The Michael Myers retread in Edge of the Axe starts things off with a unique approach to axing innocent victims. In broad daylight, on a busy street, he saunters into a car wash and plants his axe through a lady’s windshield while she drives through the fucking car wash. As absurd as this might seem, it does look pretty damn cool, especially in slow-mo. On second thought, it sorta seems logical, since those suds and big brushes can take care of a lot of evidence. Not to mention, in a car wash, no one can hear you scream. Sort of like space.
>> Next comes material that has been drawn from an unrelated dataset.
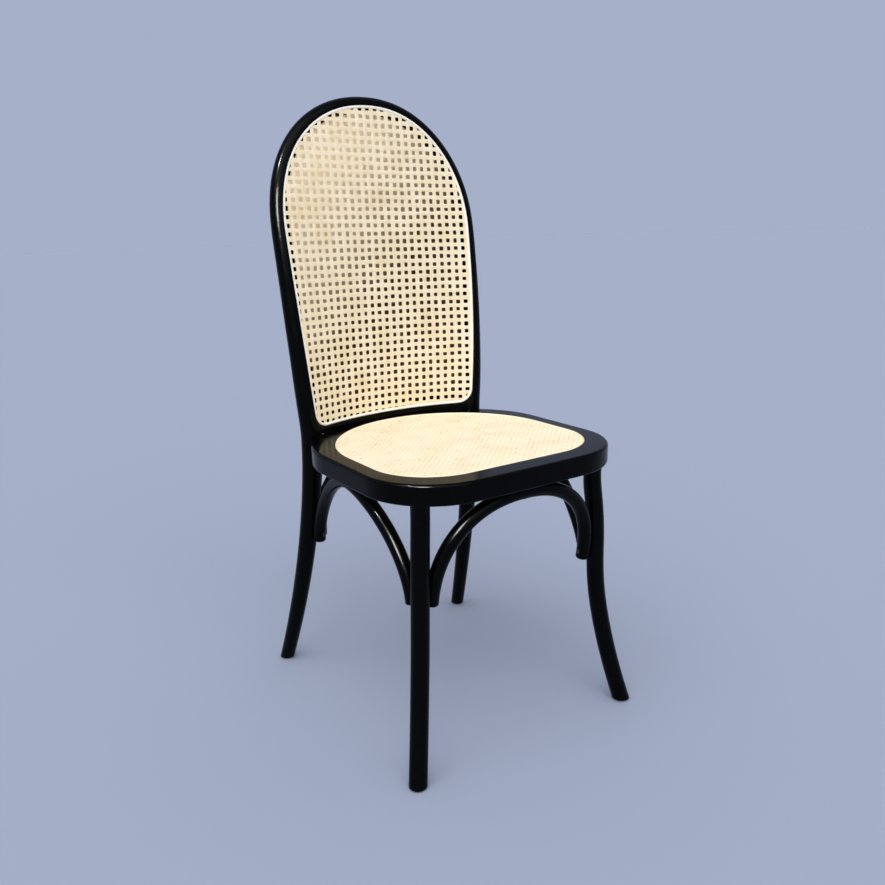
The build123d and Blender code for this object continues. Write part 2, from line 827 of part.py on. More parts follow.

Soon after, some chick finds the head of a pig in her bed. I guess the killer is responsible, possibly intending it to be a warning to members of the pork patrol, trying to dissuade them from investigating any local car wash murders. Either that, or it’s some sort of obtuse Godfather reference.
This sets the stage, as it were, but the story is really about two schmucks, one a computer nerd, the other an exterminator. The setting is apparently somewhere in rural California, and you get quite a good feel for the locale, what with the many driving shots of the town. The cynics might complain these shots are there to pad the run time, but it's their own faults they can't comprehend the simple pleasures of staring at redwood trees for five minutes.
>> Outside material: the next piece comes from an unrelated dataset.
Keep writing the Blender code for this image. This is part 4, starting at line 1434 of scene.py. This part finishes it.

Interest is piqued when the exterminator investigates a smell in a bar and finds a corpse. They are hardly concerned, it would seem, with the dead body and the news of the car wash murder, and they just giggle their way over to another bar, where they drink up a storm with two pretty hot chicks (you only live once I guess, and anybody can die at any time, so relax a little). The nerd even accepts a wager from one of the girls over a game of “Alien”, which, surprisingly, is a bit of an aphrodisiac. I think I’ve finally found a solution to my problems with women…oh wait, it looks like they invented it for the movie. Goddamnit.
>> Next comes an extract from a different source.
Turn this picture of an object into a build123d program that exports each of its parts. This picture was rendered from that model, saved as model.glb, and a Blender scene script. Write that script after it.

The nerd’s new girl is truly a godsend. She’s beautiful, kicks ass at video games, and likes nothing but to spend all day with the nerd while he explains his computers to her. However, even I am admittedly impressed with what this guy is towing. It’s circa 1986, and dude has got both a rudimentary internet and an archaic form of e-mail, and looks to have developed an early form of artificial intelligence. I was still dicking around on my Commodore 64 at the time. Not only that, all of this stuff helps him get laid. Asshole.
So, a bar floozy also gets the axe (her being a slut is probably irrelevant; I just like typng the word “floozy”), and the exterminator hears about it but is still not overly concerned. He's too busy spending a carefree afternoon on the lake, in a speed boat with his hot new girlfriend (despite the fact that he’s married to an annoying hag). The lady that found the pig head is the next to get the axe, and I’m reminded of the earlier scene where her husband told the cop about the severed pork noggin, and the piggy (the one with his head intact) told him that there was nothing they could do about it. You’d think the pork officer would want vengeance for his fellow swine, but alas, no. Apparently, he is only out to protect and serve his own donut shoveling ass.
The killer's connection to the two “heroes” is finally cemented when the exterminator’s wife is murdered, but this hypocrite of a husband just thinks she ran off with another dude. In the meantime, the final girl (the nerd’s new chick) spends a lot of time in church and on the nerd’s magical interweb, researching the case of the axe killer and sending instant messages to her new beau. She is key, as you might imagine, to the confusing twist ending.
The director is Jose Ramon Larraz, one of the pseudo masters of Spanish horror, and he injects some Argento-esque style into the murders to separate the film from its otherwise regional slasher trash roots. It’s sort of like taking a trip to northern California with a couple of schmucks, to one of these Redwood preserve towns, and occasionally a cut-rate giallo breaks out.